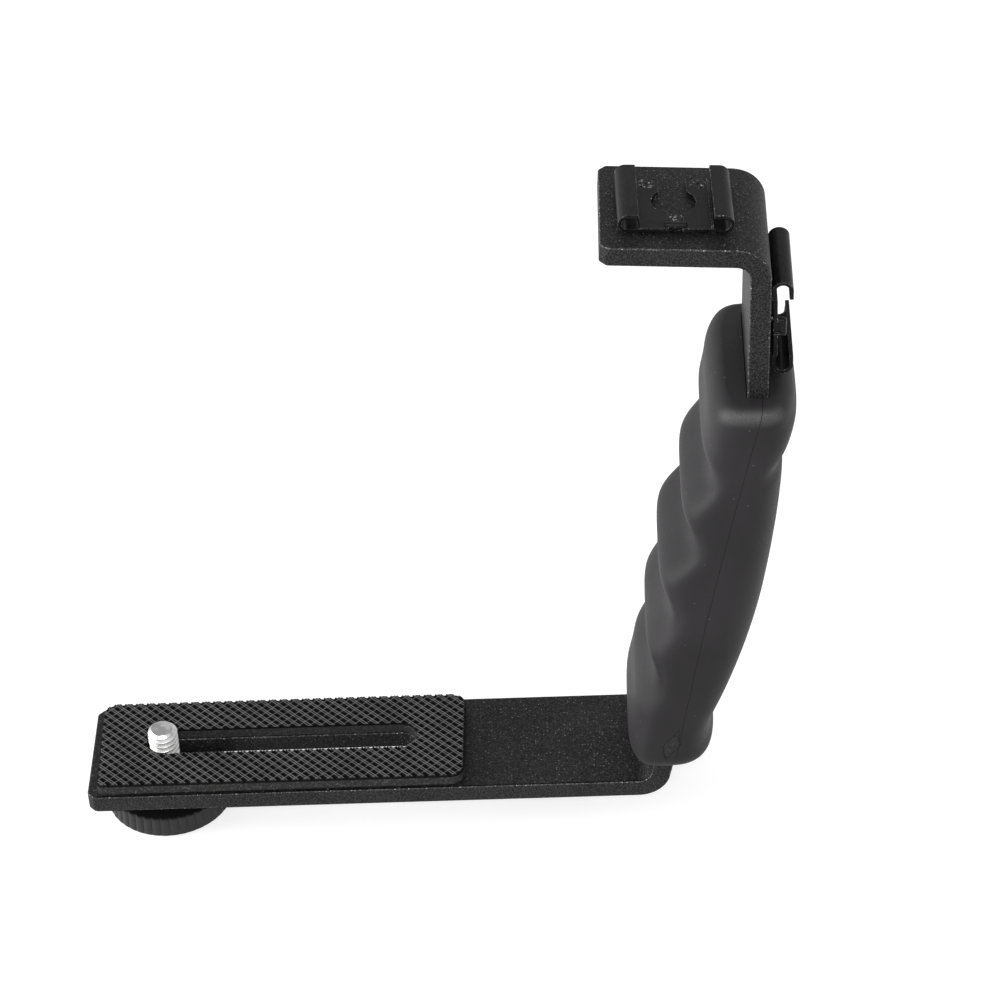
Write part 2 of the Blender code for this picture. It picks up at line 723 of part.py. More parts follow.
def make_shoe(name, width, parts, guides, material):
    """Pressed shoe with a keyhole, countersunk holes and a raised stop at its front edge."""
    shoe = flat_solid(name, [shoe_profile(width)], SHOE_LENGTH / 2, parts)
    shoe.data.transform(Matrix.Rotation(math.pi / 2, 4, "X"))
    front = SHOE_LENGTH / 2
    stop_top = SHOE_FLOOR_TOP + STOP_RISE
    stop = box_solid(
        f"{name}_stop",
        (-STOP_WIDTH / 2, front - STOP_DEPTH, SHOE_FLOOR_TOP - SHOE_SHEET / 2),
        (STOP_WIDTH / 2, front, stop_top),
        guides,
    )
    round_edges(stop, STOP_CORNER, STOP_CORNER_STEPS, EDGE_ANGLE)
    combine(shoe, stop, "UNION")
    mouth = box_solid(
        f"{name}_stop_mouth",
        (SHOE_SHEET - STOP_WIDTH / 2, front - STOP_DEPTH + SHOE_SHEET, -OVERRUN),
        (STOP_WIDTH / 2 - SHOE_SHEET, front + OVERRUN, stop_top - SHOE_SHEET),
        guides,
    )
    combine(shoe, mouth, "DIFFERENCE")
    half_neck = KEYHOLE_NECK / 2
    opening = math.asin(half_neck / KEYHOLE_RADIUS)
    quarter = math.pi / 2
    rim = arc(
        (0.0, -KEYHOLE_SETBACK),
        KEYHOLE_RADIUS,
        opening - quarter,
        3 * quarter - opening,
        2 * SLOT_END_STEPS,
    )
    rear = -SHOE_LENGTH / 2 - OVERRUN
    keyhole = flat_solid(
        f"{name}_keyhole", [[*rim, (-half_neck, rear), (half_neck, rear)]], SHOE_HEIGHT / 2 + OVERRUN, guides
    )
    combine(shoe, keyhole, "DIFFERENCE")
    for place_name, (x, y) in shoe_screw_places().items():
        sink = turned_solid(
            f"{name}_{place_name}_sink",
            countersink(CONTACT_GAP, OVERRUN, SHOE_FLOOR_TOP + OVERRUN),
            SHOE_SCREW_STEPS,
            guides,
        )
        sink.location = (x, y, 0.0)
        combine(shoe, sink, "DIFFERENCE")
    return finish(baked(shoe, parts), material)


def countersink(gap, above, below):
    """Profile of a countersunk screw, or of its hole where a gap is given, down from the shoe's floor."""
    head = SHOE_SCREW_HEAD_RADIUS + gap
    shank = SHOE_SCREW_SHANK_RADIUS + gap
    top = SHOE_FLOOR_TOP
    seat = top - SHOE_SCREW_HEAD_HEIGHT
    profile = [(0.0, top + above), (head, top + above)]
    if above:
        profile.append((head, top))
    return [*profile, (shank, seat), (shank, top - below), (0.0, top - below)]


def make_shoe_screw(name, parts, material):
    """Small countersunk screw, flush with the shoe's raised floor."""
    below = SHOE_FLOOR_TOP + CONTACT_GAP + SHOE_SCREW_BITE
    return finish(turned_solid(name, countersink(0.0, 0.0, below), SHOE_SCREW_STEPS, parts), material)


def fluted_outline(radius, depth):
    """Closed outline with rounded flutes round it."""
    count = KNOB_FLUTES * KNOB_FLUTE_POINTS
    outline = []
    for step in range(count):
        angle = 2 * math.pi * step / count
        wave = (1 + math.cos(KNOB_FLUTES * angle)) / 2
        reach = radius - depth * (1 - wave)
        outline.append((reach * math.cos(angle), reach * math.sin(angle)))
    return outline


def make_knob(parts, guides, material):
    """Fluted knob with a boss that bears on the washer and a pocket for the screw's hexagon head."""
    heights = (
        (KNOB_BOTTOM, KNOB_RIM_CHAMFER),
        (KNOB_BOTTOM + KNOB_RIM_CHAMFER, 0.0),
        (KNOB_RIM_TOP - KNOB_RIM_CHAMFER, 0.0),
        (KNOB_RIM_TOP, KNOB_RIM_CHAMFER),
    )
    rings = []
    for height, inset in heights:
        outline = fluted_outline(KNOB_RADIUS - inset, KNOB_FLUTE_DEPTH)
        rings.append([(x, y, height) for x, y in outline])
    knob = lofted_solid("knob", rings, parts)
    overlap = KNOB_RIM_TOP - KNOB_RIM_HEIGHT / 2
    boss = turned_solid(
        "knob_boss",
        [(0.0, KNOB_TOP), (KNOB_BOSS_RADIUS, KNOB_TOP), (KNOB_BOSS_RADIUS, overlap), (0.0, overlap)],
        TURNED_STEPS,
        guides,
    )
    combine(knob, boss, "UNION")
    below = KNOB_BOTTOM - OVERRUN
    recess_top = KNOB_BOTTOM + KNOB_BOTTOM_RECESS
    recess = turned_solid(
        "knob_recess",
        [(0.0, recess_top), (KNOB_RECESS_RADIUS, recess_top), (KNOB_RECESS_RADIUS, below), (0.0, below)],
        TURNED_STEPS,
        guides,
    )
    combine(knob, recess, "DIFFERENCE")
    pocket_top = recess_top + STUD_HEAD_HEIGHT + CONTACT_GAP
    pocket = turned_solid(
        "knob_pocket",
        hexagon_profile(pocket_top, below, STUD_HEAD_RADIUS + CONTACT_GAP),
        STUD_HEAD_SIDES,
        guides,
    )
    combine(knob, pocket, "DIFFERENCE")
    bore_radius = STUD_RADIUS + CONTACT_GAP
    bore = turned_solid(
        "knob_bore",
        [
            (0.0, KNOB_TOP + OVERRUN),
            (bore_radius, KNOB_TOP + OVERRUN),
            (bore_radius, recess_top),
            (0.0, recess_top),
        ],
        STUD_STEPS,
        guides,
    )
    combine(knob, bore, "DIFFERENCE")
    knob = baked(knob, parts)
    knob.location = (SCREW_AXIS, 0.0, 0.0)
    return finish(knob, material)


def hexagon_profile(top, bottom, radius):
    """Profile of a plain block between two heights, which as many steps as it has sides turn into a hexagon."""
    return [(0.0, top), (radius, top), (radius, bottom), (0.0, bottom)]


def make_stud(parts, guides, material):
    """Screw whose hexagon head sits in the knob and whose tip stands above the pad."""
    head_bottom = KNOB_BOTTOM + KNOB_BOTTOM_RECESS
    head_top = head_bottom + STUD_HEAD_HEIGHT
    tip = STUD_RADIUS - STUD_TIP_CHAMFER
    root = head_bottom + STUD_HEAD_HEIGHT / 2
    profile = [
        (0.0, STUD_TOP),
        (tip, STUD_TOP),
        (STUD_RADIUS, STUD_TOP - STUD_TIP_CHAMFER),
        (STUD_RADIUS, root),
        (0.0, root),
    ]
    stud = turned_solid("screw_stud", profile, STUD_STEPS, parts)
    head_profile = hexagon_profile(head_top, head_bottom, STUD_HEAD_RADIUS)
    head = turned_solid("stud_head", head_profile, STUD_HEAD_SIDES, guides)
    combine(stud, head, "UNION")
    stud = baked(stud, parts)
    stud.location = (SCREW_AXIS, 0.0, 0.0)
    return finish(stud, material)


def make_washer(parts, material):
    """Flat washer between the knob's boss and the bar."""
    top = -CONTACT_GAP
    bottom = top - WASHER_THICKNESS
    bore = STUD_RADIUS + CONTACT_GAP
    profile = [(bore, top), (WASHER_RADIUS, top), (WASHER_RADIUS, bottom), (bore, bottom), (bore, top)]
    washer = turned_solid("screw_washer", profile, TURNED_STEPS, parts)
    washer.location = (SCREW_AXIS, 0.0, 0.0)
    return finish(washer, material)


def overall_length():
    """Distance from the bar's free end to the outermost point of the grip."""
    return max(x for height in grip_levels() for x, _, _ in grip_ring(height))


def main():
    for leftover in list(bpy.data.objects):
        bpy.data.objects.remove(leftover)
    parts = bpy.data.collections.new("camera_flash_bracket")
    guides = bpy.data.collections.new("cutters")
    bpy.context.scene.collection.children.link(parts)
    bpy.context.scene.collection.children.link(guides)

    powder_coat = painted("black_powder_coat", (0.022, 0.022, 0.023), 0.5, 0.2)
    pad_rubber = painted("pad_rubber", (0.03, 0.03, 0.03), 0.75, 0.0)
    grip_rubber = painted("grip_rubber", (0.045, 0.043, 0.043), 0.6, 0.0)
    shoe_black = painted("black_pressed_steel", (0.025, 0.025, 0.026), 0.35, 0.4)
    screw_black = painted("blackened_screw", (0.05, 0.05, 0.05), 0.35, 0.9)
    knob_plastic = painted("knob_plastic", (0.035, 0.035, 0.036), 0.5, 0.0)
    bright_steel = painted("bright_steel", (0.80, 0.80, 0.80), 0.22, 1.0)
    nylon = painted("black_nylon", (0.02, 0.02, 0.02), 0.6, 0.0)

    pieces = [
        make_bar(parts, guides, powder_coat),
        make_pad(parts, guides, pad_rubber),
        make_grip(parts, guides, grip_rubber),
        make_knob(parts, guides, knob_plastic),
        make_stud(parts, guides, bright_steel),
        make_washer(parts, nylon),
    ]
    stances = {"top": (TOP_SHOE_WIDTH, 0.0), "side": (SIDE_SHOE_WIDTH, SIDE_SHOE_TILT)}
    for shoe_name, (station, twist) in shoe_seats().items():
        width, tilt = stances[shoe_name]
        seat = shoe_frame(station, twist) @ shoe_stance(width, tilt)
        shoe = make_shoe(f"{shoe_name}_shoe", width, parts, guides, shoe_black)
        shoe.matrix_world = seat
        pieces.append(shoe)
        for place_name, (x, y) in shoe_screw_places().items():
            screw = make_shoe_screw(f"{shoe_name}_shoe_screw_{place_name}", parts, screw_black)
            screw.matrix_world = seat @ Matrix.Translation((x, y, 0.0))
            pieces.append(screw)

    frame = bpy.data.objects.new("bracket_frame", None)
    parts.objects.link(frame)
    for piece in pieces:
        piece.parent = frame
    frame.location = (-overall_length() / 2, 0.0, -KNOB_BOTTOM)


main()
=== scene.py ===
"""Looks of a camera flash bracket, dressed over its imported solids.

Every piece is built in world metres, in the frame of the solids, so it stays where they are.
"""

import logging
import math
from dataclasses import dataclass, field
from enum import Enum
from typing import Iterable, Sequence

import bmesh
import bpy
from mathutils import Matrix, Vector


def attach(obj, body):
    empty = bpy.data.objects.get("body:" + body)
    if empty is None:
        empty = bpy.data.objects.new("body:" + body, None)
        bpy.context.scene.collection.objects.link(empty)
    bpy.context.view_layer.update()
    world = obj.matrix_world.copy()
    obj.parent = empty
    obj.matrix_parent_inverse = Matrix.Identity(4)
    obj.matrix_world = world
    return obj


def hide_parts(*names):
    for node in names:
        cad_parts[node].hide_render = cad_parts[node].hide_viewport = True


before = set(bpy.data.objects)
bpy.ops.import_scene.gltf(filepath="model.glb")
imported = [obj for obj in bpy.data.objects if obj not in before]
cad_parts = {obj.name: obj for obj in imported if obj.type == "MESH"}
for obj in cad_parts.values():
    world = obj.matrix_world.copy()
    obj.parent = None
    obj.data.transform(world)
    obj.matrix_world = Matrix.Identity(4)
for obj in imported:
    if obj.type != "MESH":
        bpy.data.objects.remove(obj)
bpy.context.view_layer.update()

LOG = logging.getLogger("flash_bracket")
MM = 0.001
WELD = 0.002 * MM
SEAM_WELD = 0.005 * MM
THREAD_WELD = 0.0005 * MM
QUARTER = math.pi / 2
HEXAGON = 6

Point = tuple[float, float]
Place = tuple[float, float, float]
Piece = bpy.types.Object
Material = bpy.types.Material
Socket = bpy.types.NodeSocket
Value = Socket | float
Colour = Socket | Sequence[float]


class Body(Enum):
    """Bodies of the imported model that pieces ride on."""

    BRACKET = "bracket"
    WASHER = "slide_washer"
    THUMB_SCREW = "thumb_screw"


class Slot(Enum):
    """Material slots of the record."""

    POWDER_COAT = "powder_coat"
    PAD_RUBBER = "pad_rubber"
    GRIP_RUBBER = "grip_rubber"
    SHOE_BLACK = "shoe_black"
    SCREW_BLACK = "screw_black"
    KNOB_PLASTIC = "knob_plastic"
    BRIGHT_STEEL = "bright_steel"
    NYLON = "nylon"


# Node wiring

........

Your task is to quote the lines above, beginning with the first and ending with the one that holds "return finish(baked(shoe, parts), material)".

**Result for this task:**
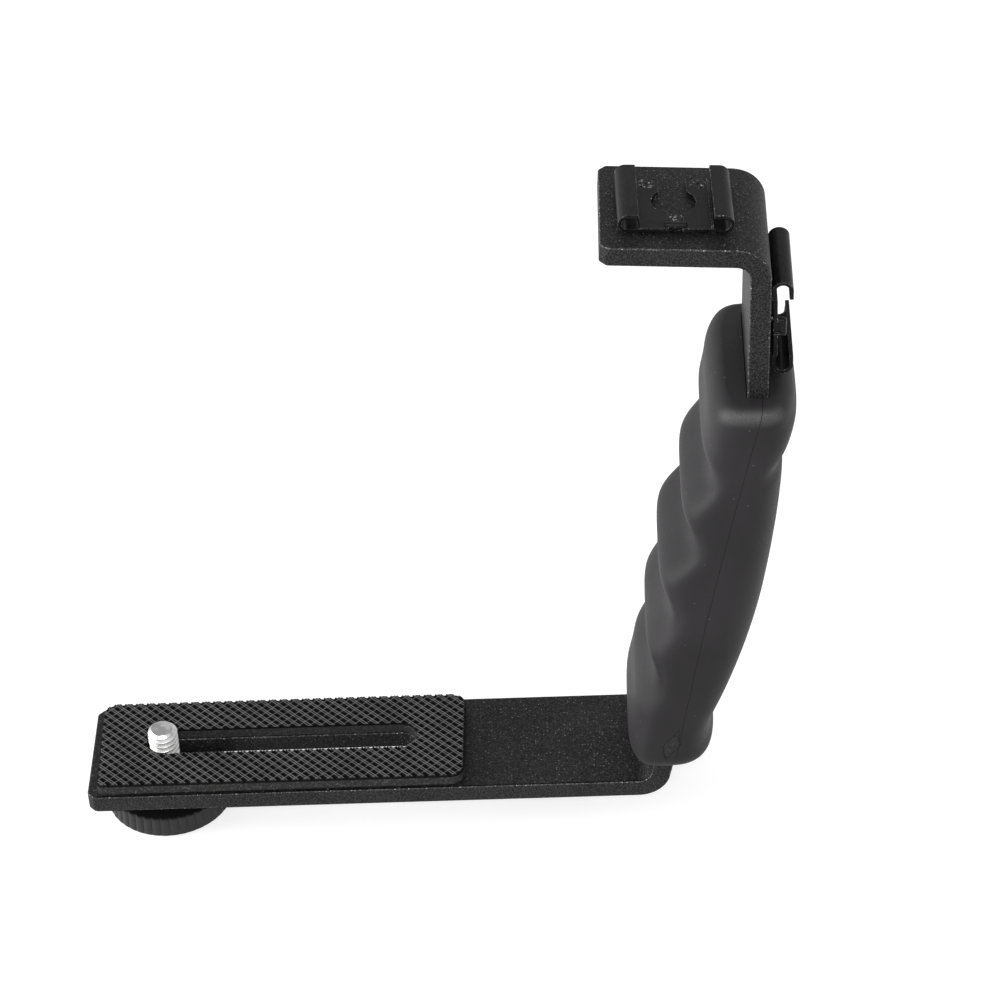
Write part 2 of the Blender code for this picture. It picks up at line 723 of part.py. More parts follow.
def make_shoe(name, width, parts, guides, material):
    """Pressed shoe with a keyhole, countersunk holes and a raised stop at its front edge."""
    shoe = flat_solid(name, [shoe_profile(width)], SHOE_LENGTH / 2, parts)
    shoe.data.transform(Matrix.Rotation(math.pi / 2, 4, "X"))
    front = SHOE_LENGTH / 2
    stop_top = SHOE_FLOOR_TOP + STOP_RISE
    stop = box_solid(
        f"{name}_stop",
        (-STOP_WIDTH / 2, front - STOP_DEPTH, SHOE_FLOOR_TOP - SHOE_SHEET / 2),
        (STOP_WIDTH / 2, front, stop_top),
        guides,
    )
    round_edges(stop, STOP_CORNER, STOP_CORNER_STEPS, EDGE_ANGLE)
    combine(shoe, stop, "UNION")
    mouth = box_solid(
        f"{name}_stop_mouth",
        (SHOE_SHEET - STOP_WIDTH / 2, front - STOP_DEPTH + SHOE_SHEET, -OVERRUN),
        (STOP_WIDTH / 2 - SHOE_SHEET, front + OVERRUN, stop_top - SHOE_SHEET),
        guides,
    )
    combine(shoe, mouth, "DIFFERENCE")
    half_neck = KEYHOLE_NECK / 2
    opening = math.asin(half_neck / KEYHOLE_RADIUS)
    quarter = math.pi / 2
    rim = arc(
        (0.0, -KEYHOLE_SETBACK),
        KEYHOLE_RADIUS,
        opening - quarter,
        3 * quarter - opening,
        2 * SLOT_END_STEPS,
    )
    rear = -SHOE_LENGTH / 2 - OVERRUN
    keyhole = flat_solid(
        f"{name}_keyhole", [[*rim, (-half_neck, rear), (half_neck, rear)]], SHOE_HEIGHT / 2 + OVERRUN, guides
    )
    combine(shoe, keyhole, "DIFFERENCE")
    for place_name, (x, y) in shoe_screw_places().items():
        sink = turned_solid(
            f"{name}_{place_name}_sink",
            countersink(CONTACT_GAP, OVERRUN, SHOE_FLOOR_TOP + OVERRUN),
            SHOE_SCREW_STEPS,
            guides,
        )
        sink.location = (x, y, 0.0)
        combine(shoe, sink, "DIFFERENCE")
    return finish(baked(shoe, parts), material)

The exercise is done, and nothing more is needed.